# AG super resin or meguiars ultimate compound/meguiars 205 mirror glaze by hand



## markbrown (Apr 10, 2014)

Which is best? will be doing a friend of a friends black vauxhall astra and it has very bad swirls.
Also this product any good?

http://www.halfords.com/webapp/wcs/..._productId_845979_langId_-1_categoryId_165527


----------



## markbrown (Apr 10, 2014)

Or using this http://www.halfords.com/webapp/wcs/..._productId_219210_langId_-1_categoryId_165527

We have got collinite 476 to go on top to seal it in as we will be both doing it


----------



## lowejackson (Feb 23, 2006)

I suspect the Megs UC would probably be best at removing lots of swirls by hand


----------



## AndyA4TDI (May 7, 2012)

lowejackson said:


> I suspect the Megs UC would probably be best at removing lots of swirls by hand


This, especially when used with white Meguiars MF pads that you can buy in Halfords.


----------



## Sheep (Mar 20, 2009)

lowejackson said:


> I suspect the Megs UC would probably be best at removing lots of swirls by hand


What he said. Add in a proper hand polishing pad and it will clean up paint very well. Won't need M205 after UC if don't by hand.


----------



## corsadesign (Nov 24, 2011)

Need to try this.So many polishes glazes i cant keep up. Good job we have detailing world .I hear autofinesse tripple is good by hand Gtechniq P1, autobrite extreme glaze,poorboys blackhole/white diamond/chemical guys ez creme.So the big question for the more experienced people on here is meguiars ultimate compound better that the ones i just mentioned?


----------



## markbrown (Apr 10, 2014)

Thanks using the meguiars ultimate compound as of now and its very good.Does this need a second application? Or just a coat of super resin polish?


----------



## markbrown (Apr 10, 2014)

we have put 2 coats of ultimate compound and put the collinite on my arms and shoulders are killing me but the car looks a lot better.My friends are impressed by our work and want us to do their cars soon


----------



## J55TTC (Apr 11, 2008)

Sounds good


----------



## Sheep (Mar 20, 2009)

Erm.. SRP is nothing like Ultimate Compound. UC is an abrassive polish that needs to be worked to remove clearcoat and oxidization from the paint (it is NOT a glaze). SRP is a filler polish with little to no cut that mainly cleans the paint and adds a layer of protection. 

SRP you let haze before removing, UC you have to wipe off with Panel wipe/ IPA before waxing. You should not be leaving UC on the paint to haze.


----------



## lowejackson (Feb 23, 2006)

Sheep said:


> Erm.. SRP is nothing like Ultimate Compound. UC is an abrassive polish that needs to be worked to remove clearcoat and oxidization from the paint (it is NOT a glaze). SRP is a filler polish with little to no cut that mainly cleans the paint and adds a layer of protection.
> 
> SRP you let haze before removing, UC you have to wipe off with Panel wipe/ IPA before waxing. You should not be leaving UC on the paint to haze.
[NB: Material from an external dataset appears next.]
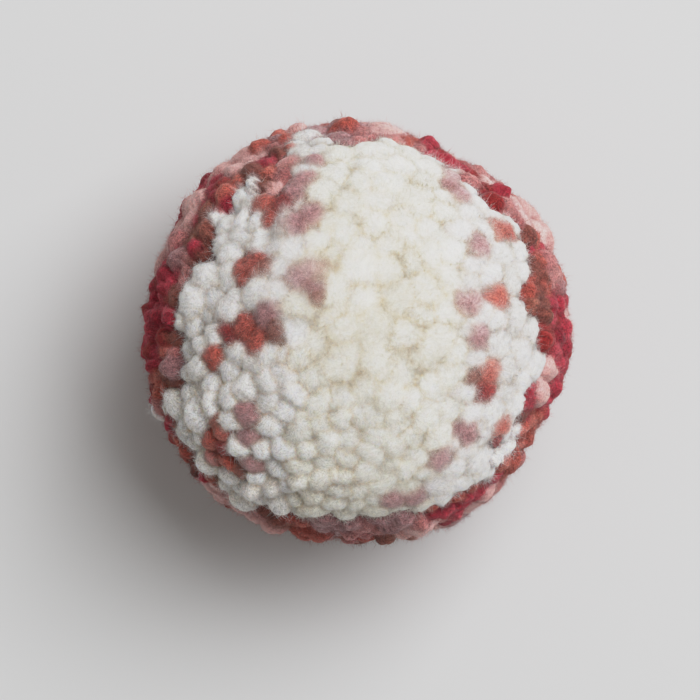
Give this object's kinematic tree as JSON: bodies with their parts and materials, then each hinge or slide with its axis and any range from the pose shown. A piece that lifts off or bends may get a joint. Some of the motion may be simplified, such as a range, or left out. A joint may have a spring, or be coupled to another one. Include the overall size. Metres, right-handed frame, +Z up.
{
  "type": "yarn pom pom",
  "caption": "Round yarn pom pom of cut wool locks spreading from a tied middle, half cream and white, half berry, rust and pink, resting on a small flat spot.",
  "frame": {"origin": "on the surface the ball rests on, under the middle of its outline", "axes": "+Z up through the cream half's crown, away from the surface; +Y towards the top of the picture when the ball is seen from above, +X to its right"},
  "size_m": [0.0868, 0.0848, 0.0789],
  "materials": {
    "cream_half_yarn": "soft wool yarn, cut ends, matt",
    "berry_half_yarn": "soft variegated wool yarn, cut ends, matt"
  },
  "bodies": {
    "root": {"cream_half": "cream_half_yarn", "berry_half": "berry_half_yarn"}
  },
  "joints": []
}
Fully agree, the polishing oils from UC would probably interfere with the wax and reduce its durability. Think of a polish like using sandpaper, there is nothing to layer, there goal is to remove small amounts of paint whereas SRP will hide small defects and many waxes will happily bond to SRP.
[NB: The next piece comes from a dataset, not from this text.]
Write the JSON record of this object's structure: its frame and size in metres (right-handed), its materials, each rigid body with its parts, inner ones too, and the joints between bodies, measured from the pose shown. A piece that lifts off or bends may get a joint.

On the other hand you know know how hard it is to polish a car by hand and why so many buy a DA


----------



## jbhoo (Jun 2, 2013)

lowejackson said:


> Fully agree, the polishing oils from UC would probably interfere with the wax and reduce its durability. Think of a polish like using sandpaper, there is nothing to layer, there goal is to remove small amounts of paint whereas SRP will hide small defects and many waxes will happily bond to SRP.
> 
> On the other hand you know know how hard it is to polish a car by hand and why so many buy a DA


So Meg's uc then SRP will be ok to seal on or should the megs be cleaned off before srp applied?


----------



## greymda (Feb 16, 2014)

you usually IPA clean after compound to remove the oil and to see the actual correction.
well, at least when using a DA.


----------



## v1nn1e (Sep 23, 2014)

I recently used Megs UC with a G3 white waffle pad. I wiped off thoroughly but didn't use anything else to clean, then applied SRP.
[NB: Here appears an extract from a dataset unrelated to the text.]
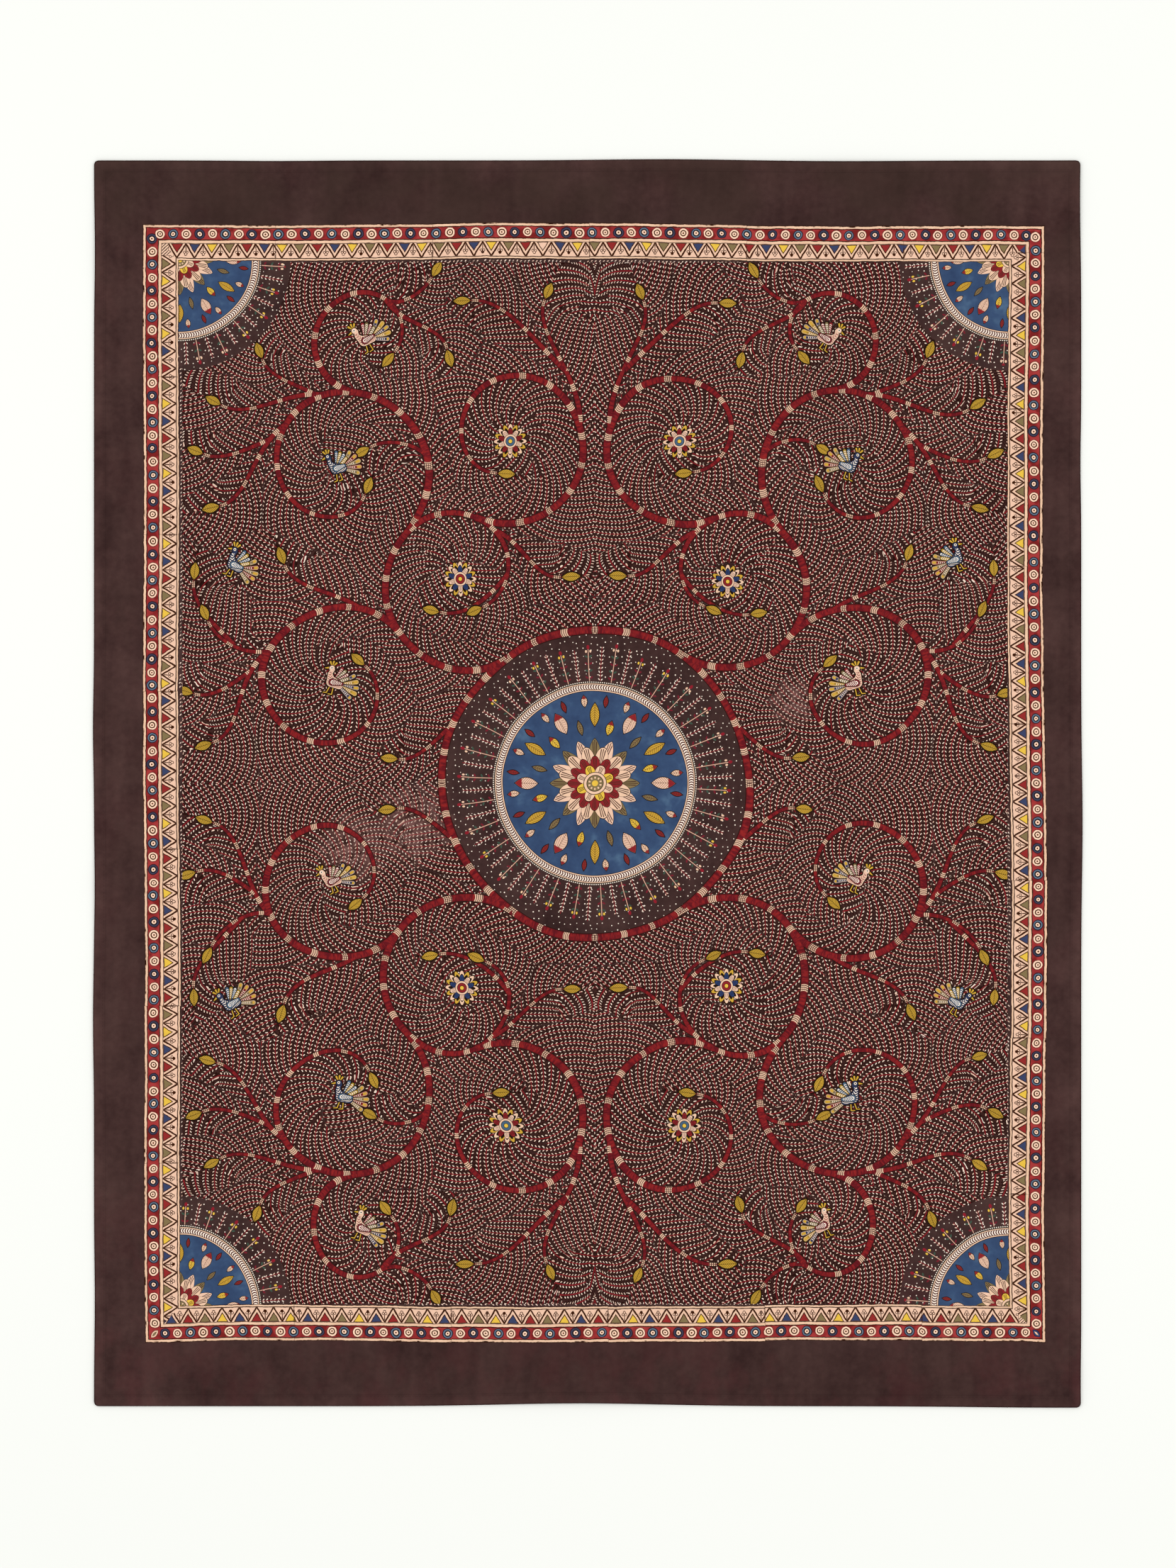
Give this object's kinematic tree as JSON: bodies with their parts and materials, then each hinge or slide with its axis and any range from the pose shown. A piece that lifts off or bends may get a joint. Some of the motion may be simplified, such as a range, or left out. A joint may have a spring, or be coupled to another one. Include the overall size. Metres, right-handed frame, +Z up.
{
  "type": "mata ni pachedi",
  "caption": "Painted and dyed cotton cloth lying flat, with a turned hem, softly wavy edges and rounded corners.",
  "frame": {"origin": "on the surface the cloth lies on, under the middle of its bounding box", "axes": "+X across the cloth to the right, +Y along the cloth towards the upper edge of its picture, +Z up out of the painted face"},
  "size_m": [1.4534, 1.834, 0.0051],
  "materials": {
    "dyed_cotton": "matt plain-weave cotton, hand painted and block printed on a dark brown ground"
  },
  "bodies": {
    "root": {"cloth": "dyed_cotton"}
  },
  "joints": []
}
It seems to be fine. A wipe over with something would probably be better but it's OK without. My understanding of these abrasives are that they respond to pressure and pad firmness if you want to get the very best finish. Next time I use it I will finish off with the G3 black pad and see if that makes any difference.


----------



## theador (Mar 18, 2014)

What is IPA?


----------



## Tsubodai (Oct 20, 2012)

Isopropyl Alcohol


----------



## theador (Mar 18, 2014)

I have both these products and a DA now, but haven't used any of them yet. Is it quicker to use the DA with the SRP as well?

I have used SRP in the past by hand and it's been pretty good. Just thinking if You're doing the cut work with the UC, then maybe there's not much elbow grease needed on the SRP.


----------



## Black_S3 (Dec 11, 2014)

If you've got a DA I wouldn't bother using SRP unless it's a quick job on someone else's car. 

Never go to a lighter polish until the work with the heavier polishes is done.


----------



## theador (Mar 18, 2014)

Ooh just seen I have a bottle of Megs Ultimate Polish too. Is that better than AG SRP?


----------



## greymda (Feb 16, 2014)

it's a pre-wax glaze, it should darken the paint a bit and make it look wet.
you should seal it with a wax, afterwards


----------